I slapped Mr Anderson around the face with a
glove yesterday morning in Chapel! He was slightly
taken aback but I pointed out that I had just
challenged him to a duel so we proceeded to stand
back-to-back, march five paces and then shoot at
each other (using Nerf guns). Disappointingly for
me, Mr Anderson won. The point was that this was
how arguments were decided two hundred years
ago. If Mr Anderson had refused my challenge – by
turning the other cheek – he would have been
deemed a coward and lost his honour. So duels,
although illegal, were quite a common way to
resolve differences and they often resulted in death.
Thankfully, times have moved on.
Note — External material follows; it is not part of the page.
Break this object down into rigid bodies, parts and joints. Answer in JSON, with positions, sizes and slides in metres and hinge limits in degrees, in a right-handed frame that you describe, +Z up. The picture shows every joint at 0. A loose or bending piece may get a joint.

Or have they?
Maybe the inner-city gang culture which resorts to
violent crime to resolve ‘honour’ is an indication
that society hasn’t moved that far forward after all.

Dealing with conflict is difficult and that is why it is
important to educate children as they are growing.
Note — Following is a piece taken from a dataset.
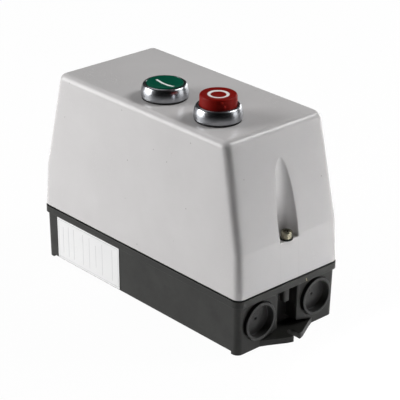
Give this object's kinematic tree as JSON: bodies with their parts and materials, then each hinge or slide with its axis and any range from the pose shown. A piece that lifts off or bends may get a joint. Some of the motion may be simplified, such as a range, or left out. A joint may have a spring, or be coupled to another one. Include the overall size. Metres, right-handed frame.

We often say when they are very young to be kind
and friendly and don’t argue and, of course, that is
the general direction of travel for which we always
strive. But in reality, we can’t be friends with
everyone all the time. There will be differences and
we do fall out with others. The important thing is
to learn how to fall out properly. The strength of a
community is how it deals with moments of
conflict. And learning how to have arguments with
people in the right way is an important part of
growing up and of playing our part in our world.
Turning the other cheek is not cowardly at all; in
fact it often requires more courage. And it doesn’t
mean that one has to be a teddy bear and succumb
to pressure either. One can stand up to a
conflicting view without resorting to violence, anger
or sulkiness. The ability to listen, reason and
compromise is what is required and that is what we
are seeking to give today’s Androvians.